When gold hit its high over $1,900 an ounce in September 2011, for example, the ratio was more than 8 to 1. In January 1980, the ratio stood at more than 11 to 1.



Unfortunately for the gold bugs, the current gold/CPI ratio — 5.3 to 1 — is still above average, even in the wake of gold’s plunge over the past three months. To be in line with that average, gold would have to trade for $780 an ounce. “Note carefully,” Erb says, “our research doesn’t provide a basis for predicting when gold will once again trade at fair value, however — only that it will eventually do so.”
BTW, I was one of the stupid ones that purchased gold in 1980. Fortunately I sold all of it except for one Canadian Maple Leaf coin kept as a reminder. Will probably never sell that 1 ounce coin.
 

I have looked around on the site a bit; but, did not find obvious answers to the questions that came immediately to mind with this approach:

  • How to avoid catching a falling knife?
  • What is the sell signal?
While I like the idea of buying low and selling high and am not opposed to moving against the general crowd sentiment, I would like to see more details around their model, back testing, etc.


I have tried this approach in the past, both with sectors and individual stocks, when I thought that stock picking was cool and that I could do it at a profit. And, I am sure you can imagine how well that worked out for me.
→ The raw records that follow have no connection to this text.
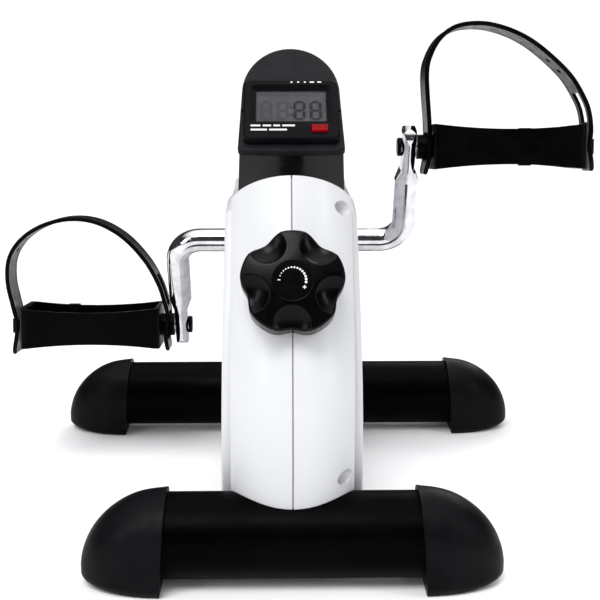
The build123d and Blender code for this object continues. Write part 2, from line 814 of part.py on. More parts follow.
def make_pedal(word, side, route):
    """One pedal with its spindle, lock nut, pin head, strap stud and strap."""
    centre = crank_centre + right_arm * side * crank_radius + Vector(side * pedal_offset, 0, 0)
    plan = Plane(centre, x_dir=(1, 0, 0), z_dir=pedal_up)
    front = Plane(centre, x_dir=(1, 0, 0), z_dir=Vector(0, -math.cos(tilt), math.sin(tilt)))
    half_length = pedal_length / 2
    mid_half = pedal_mid_height / 2
    dish = (pedal_end_height - pedal_mid_height) / 2
    dish_radius = (half_length ** 2 + dish ** 2) / (2 * dish)
    blank_half = half_length + 5
    blank_height = mid_half + dish_radius - math.sqrt(dish_radius ** 2 - blank_half ** 2)
    inner_length = pedal_length - 2 * pedal_wall
    inner_depth = pedal_depth - 2 * pedal_wall
    boss_length = pedal_offset - half_length - arm_offset - arm_eye_half_thickness - 0.4
    with BuildPart() as pedal:
        with BuildSketch(front):
            with BuildLine():
                ThreePointArc((-blank_half, blank_height), (0, mid_half), (blank_half, blank_height))
                Line((blank_half, blank_height), (blank_half, -blank_height))
                ThreePointArc((blank_half, -blank_height), (0, -mid_half), (-blank_half, -blank_height))
                Line((-blank_half, -blank_height), (-blank_half, blank_height))
            make_face()
        extrude(amount=pedal_depth / 2, both=True)
        with BuildSketch(plan):
            RectangleRounded(pedal_length, pedal_depth, 5)
            RectangleRounded(inner_length, inner_depth, 2, mode=Mode.SUBTRACT)
        extrude(amount=pedal_end_height, both=True, mode=Mode.INTERSECT)
        with BuildSketch(plan):
            with Locations((side * pedal_tab_offset, pedal_depth / 2 - 4)):
                Rectangle(pedal_tab_width, 6)
        extrude(amount=mid_half + 1.3, both=True)
        with BuildSketch(cross_plane(centre, side * (half_length - 1), -side)):
            Circle(pedal_tube_radius)
        extrude(amount=pedal_length - 1 + boss_length)
        with BuildSketch(cross_plane(centre, side * (half_length + 1), -side)):
            Circle(spindle_radius + fit_clearance)
        extrude(amount=pedal_length + boss_length + 2, mode=Mode.SUBTRACT)
        with BuildSketch(cross_plane(centre, side * (half_length - 14), side)):
            Circle(6)
        extrude(amount=14, mode=Mode.SUBTRACT)
    save(pedal, f"{word}_pedal")
    with BuildPart() as stud:
        with BuildSketch(cross_plane(centre, side * (half_length - 6), side)):
            Circle(6)
        extrude(amount=6)
        with BuildSketch(plan.offset(-3.5)):
            with Locations((side * (half_length + stud_reach / 2), 0)):
                Rectangle(stud_reach, 9)
        extrude(amount=7)
        with BuildSketch(plan.offset(-5)):
            with Locations((side * (half_length + stud_reach + 0.9), 0)):
                RectangleRounded(1.8, 12, 0.6)
        extrude(amount=10)
    save(stud, f"{word}_strap_stud")
    with BuildPart() as spindle:
        with BuildSketch(cross_plane(centre, side * (half_length - 9), -side)):
            Circle(spindle_radius)
        extrude(amount=pedal_offset + half_length - 9 - arm_offset + arm_eye_half_thickness)
    save(spindle, f"{word}_spindle")
    with BuildPart() as cap:
        inner_side = arm_offset - arm_eye_half_thickness - pedal_offset
        with BuildSketch(cross_plane(centre, side * inner_side, -side)):
            Circle(pin_head_radius)
        extrude(amount=2.5)
        fillet(cap.faces().sort_by(Axis.X)[0 if side > 0 else -1].edges(), radius=1)
    save(cap, f"{word}_pin_head")
    with BuildPart() as nut:
        with BuildSketch(cross_plane(centre, side * (half_length - 13), side)):
            RegularPolygon(5.6, 6)
            Circle(spindle_radius, mode=Mode.SUBTRACT)
        extrude(amount=4)
    save(nut, f"{word}_spindle_nut")
    with BuildPart() as strap:
        with BuildLine(front) as line:
            Spline(*route)
        start = line.line ^ 0
        with BuildSketch(Plane(start.position, x_dir=front.z_dir, z_dir=line.line % 0)):
            Rectangle(strap_width, strap_thickness)
        sweep()
        with BuildSketch(cross_plane(centre, 0, -side)):
            Circle(pedal_tube_radius + 0.5)
        extrude(amount=2 * half_length, mode=Mode.SUBTRACT)
        with BuildSketch(plan.offset(-4.2)):
            with Locations((side * 1.5 * half_length, 0)):
                Rectangle(half_length, 10.2)
        extrude(amount=8.4, mode=Mode.SUBTRACT)
        with BuildSketch(plan.offset(slot_start)):
            with Locations((half_length, 0)):
                Rectangle(half_length, slot_width)
        extrude(amount=slot_rise, mode=Mode.SUBTRACT)
    save(strap, f"{word}_strap")


make_stabilizer("front_stabilizer_tube", front_tube_y, front_foot_face + tube_in_foot)
make_stabilizer("rear_stabilizer_tube", rear_tube_y, rear_foot_face + tube_in_foot)
for word, side in (("left", -1), ("right", 1)):
    make_foot(f"front_{word}_foot", side, front_tube_y, front_foot_face)
    make_foot(f"rear_{word}_foot", side, rear_tube_y, rear_foot_face)
    make_frame_plate(f"{word}_frame_plate", side)
    make_bush(f"{word}_axle_bush", side)
    make_crank(f"{word}_crank", side)
make_pedal("left", -1, left_strap_route)
make_pedal("right", 1, right_strap_route)
make_rail()
make_frame_bolts()
make_hub()
make_drum()
make_sensor()
make_band()
make_knob()
make_screw()
make_shells()
make_neck()
make_console_cover()
make_meter()
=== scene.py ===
import json
import math

import bmesh
import bpy
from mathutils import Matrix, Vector


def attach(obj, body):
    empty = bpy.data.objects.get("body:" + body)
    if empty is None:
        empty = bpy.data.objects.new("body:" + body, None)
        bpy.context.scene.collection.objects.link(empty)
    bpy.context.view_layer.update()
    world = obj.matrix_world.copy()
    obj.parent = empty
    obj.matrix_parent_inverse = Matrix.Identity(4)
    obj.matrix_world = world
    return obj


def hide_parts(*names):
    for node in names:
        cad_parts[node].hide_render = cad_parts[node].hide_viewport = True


# Looks of a pedal exerciser. X runs across, +Y away from the user, +Z up, metres throughout.
# Outlines on the knob, the meter and the straps are in millimetres, and their places are scaled by MM.

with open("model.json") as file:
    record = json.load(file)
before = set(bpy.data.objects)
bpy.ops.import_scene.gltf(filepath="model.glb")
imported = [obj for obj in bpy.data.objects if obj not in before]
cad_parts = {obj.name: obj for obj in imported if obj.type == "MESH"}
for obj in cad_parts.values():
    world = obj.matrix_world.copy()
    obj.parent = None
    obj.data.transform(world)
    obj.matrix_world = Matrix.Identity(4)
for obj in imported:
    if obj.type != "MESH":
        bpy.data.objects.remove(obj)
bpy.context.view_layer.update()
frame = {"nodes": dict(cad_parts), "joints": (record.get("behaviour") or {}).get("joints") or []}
nodes = frame["nodes"]
pivots = {joint["name"]: Vector(joint["pos_m"]) for joint in frame["joints"] if "pos_m" in joint}

MM = 0.001

# ---- places and slopes of the tilted faces ----
FACE_SLOPE = math.radians(40)
FACE_RISE = Vector((0, math.cos(FACE_SLOPE), math.sin(FACE_SLOPE)))
FACE_NORMAL = Vector((0, -math.sin(FACE_SLOPE), math.cos(FACE_SLOPE)))
FACE_FOOT = Vector((0, -108, 245))
METER_ALONG = 30.5
METER_SPOT = (FACE_FOOT + FACE_RISE * METER_ALONG) * MM
KNOB_TILT = math.radians(24)
KNOB_RISE = Vector((0, math.sin(KNOB_TILT), math.cos(KNOB_TILT)))
KNOB_NORMAL = Vector((0, -math.cos(KNOB_TILT), math.sin(KNOB_TILT)))
KNOB_SPOT = pivots["knob_turn"]
PEDAL_TILT = math.radians(5)

# ---- camera ----
CAMERA_SPOT = (-0.00745, -0.8325, 0.3067)
CAMERA_PITCH = math.radians(11.64)
CAMERA_YAW = -0.017
CAMERA_LENS = 75.26
CAMERA_SENSOR = 36
CAMERA_NEAR_CLIP = 0.01

# ---- materials ----
CLOUD_DETAIL = 5.0
WEAR_DETAIL = 6.0
WEAR_FINENESS = 3
EDGE_SAMPLES = 4
PITS_PER_METRE = 260.0
PIT_ROUGHNESS = 0.35
PIT_CORE = 0.05
PIT_RIM = 0.14
FAINT_SEGMENTS = 0.047
BOLD_SEGMENTS = 0.018

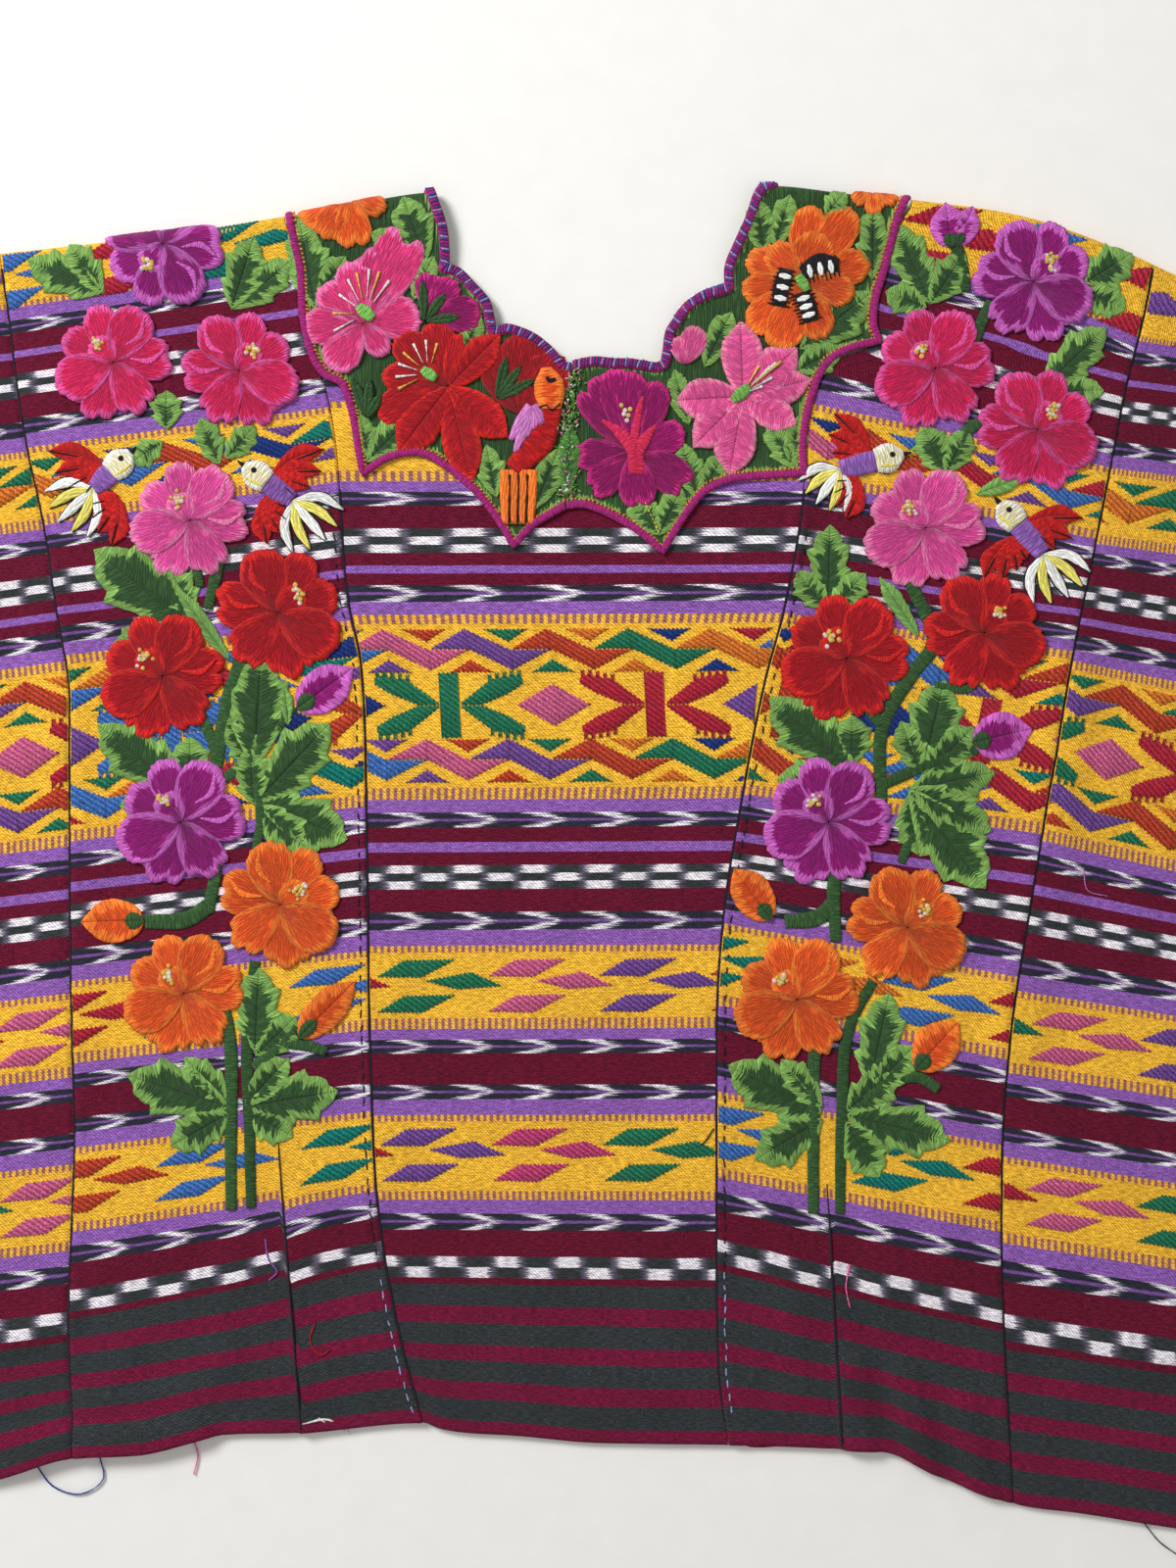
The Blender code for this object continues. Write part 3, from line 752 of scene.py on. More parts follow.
# %% Rows of the front, the fold and the back
def wall_point_below(points, x, along, wall):
    """Inner skin: straight down on the front, and toward the fold's centre round it."""
    turn_at = shoulder(x) - FOLD_RADIUS
    flat = np.asarray(along) <= turn_at
    below = np.maximum(BACK_WALL + LAYER_GAP * 0.5, points[..., 2] - wall)
    angle = np.clip((along - turn_at) / FOLD_RADIUS, 0, math.pi)
    reach = FOLD_RADIUS - wall
    inner = points.copy()
    inner[..., 1] = np.where(flat, points[..., 1], turn_at + reach * np.sin(angle))
    inner[..., 2] = np.where(flat, below, FOLD_RADIUS + reach * np.cos(angle))
    return inner


CENTER_TOP_LEVEL = 243.0
FOLD_TURNS = (0.25, 0.5, 0.75, 1.0)
FOLD_LEVELS, BACK_STARTS_BELOW = 5, 8


def front_row(panel, shares, wall, level, band, turn=0.0):
    """One row of front cloth, or of the fold where it has turned some way round it."""
    x, along = cloth_place(panel, shares, level)
    along = along + turn * FOLD_RADIUS * math.pi / 2
    outer = drape(x, along, PANEL_EDGES[panel][2])
    return outer, wall_point_below(outer, x, along, wall), level - turn * FOLD_LEVELS, band


def front_rows(panel, shares, wall, highest):
    return [front_row(panel, shares, wall, *row) for row in band_rows(CELL, FOLD_CELL, highest)]


def back_rows(panel, shares, highest):
    """Rows of the back, which lies flat, from the top down."""
    rows = band_rows(BACK_CELL, BACK_CELL, highest)
    row_bands = [len(bands) - 1] + [band for _, band in rows[:0:-1]]
    result = []
    for (level, _), band in zip(rows[::-1], row_bands):
        x, along = cloth_place(panel, shares, level)
        outer = np.stack([x, np.minimum(along, shoulder(x) - FOLD_RADIUS), 0 * x], axis=-1)
        result.append((outer, outer + [0, 0, BACK_WALL], level, band))
    return result


def folded_rows(panel, shares, wall):
    over = [front_row(panel, shares, wall, CHART_TOP, len(bands) - 1, turn) for turn in FOLD_TURNS]
    return (front_rows(panel, shares, wall, CHART_TOP) + over
            + back_rows(panel, shares, CHART_TOP - BACK_STARTS_BELOW))


print("rows of the back:", len(band_rows(BACK_CELL, BACK_CELL, CHART_TOP - BACK_STARTS_BELOW)))

# %% Build the panels
FOLDED_WALLS = {"side_panel_left": PANEL_WALL, "flower_strip_left": STRIP_WALL,
                "flower_strip_right": STRIP_WALL, "side_panel_right": PANEL_WALL}
center_width = PANEL_WIDTHS["center_front"]
shares = column_shares(center_width)
center_rows = {"center_front": front_rows("center_front", shares, PANEL_WALL, CENTER_TOP_LEVEL),
               "center_back": back_rows("center_front", shares, CENTER_TOP_LEVEL)}
pieces = {}
for name, rows in center_rows.items():
    pieces[name] = banded_sheet(name + "_cloth", rows, cloth_finishes, center_width, shares)
for panel, wall in FOLDED_WALLS.items():
    width = PANEL_WIDTHS[panel]
    shares = column_shares(width)
    rows = folded_rows(panel, shares, wall)
    pieces[panel] = banded_sheet(panel + "_cloth", rows, cloth_finishes, width, shares)

# %% [markdown]
# ## Camera, floor and light
# The blouse was looked at from straight above, with a lens a little wider than
# normal. The light is a large soft one from the upper left, so every stitch
# keeps a small shadow on its lower right side.

# %% Camera, lamps and floor
PHOTO_CENTER_Y = 0.0412
FRAME_HEIGHT = 0.784
LENS, SENSOR = 45.0, 36.0
FLOOR_HALF, FLOOR_Z = 3.0, -0.0006
OBJECT_COORDINATES = 3
WORLD_LIGHT = 0.42


def add_camera():
    data = bpy.data.cameras.new("camera")
    data.lens, data.sensor_height, data.sensor_fit = LENS, SENSOR, "VERTICAL"
    camera = scene_object("camera", data)
    camera.location = (0.0, PHOTO_CENTER_Y, FRAME_HEIGHT * LENS / SENSOR)
    bpy.context.scene.camera = camera


def add_light(name, place, size, power):
    data = bpy.data.lights.new(name, "AREA")
    data.size, data.energy = size, power
    light = scene_object(name, data)
    light.location = place
    light.rotation_euler = (-Vector(place)).to_track_quat("-Z", "Y").to_euler()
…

Emotionally, I have wanted to buy various country or region specific Asian and European indexes; now, gold is starting to tug at my [-]heart [/-]purse strings. While I keep telling myself that establishing and maintaining an AA is a much better approach, the gambler in me really wants to chase some extra returns with beaten down sectors. (Neither gold nor individual countries, other than USA, figure into my current AA.)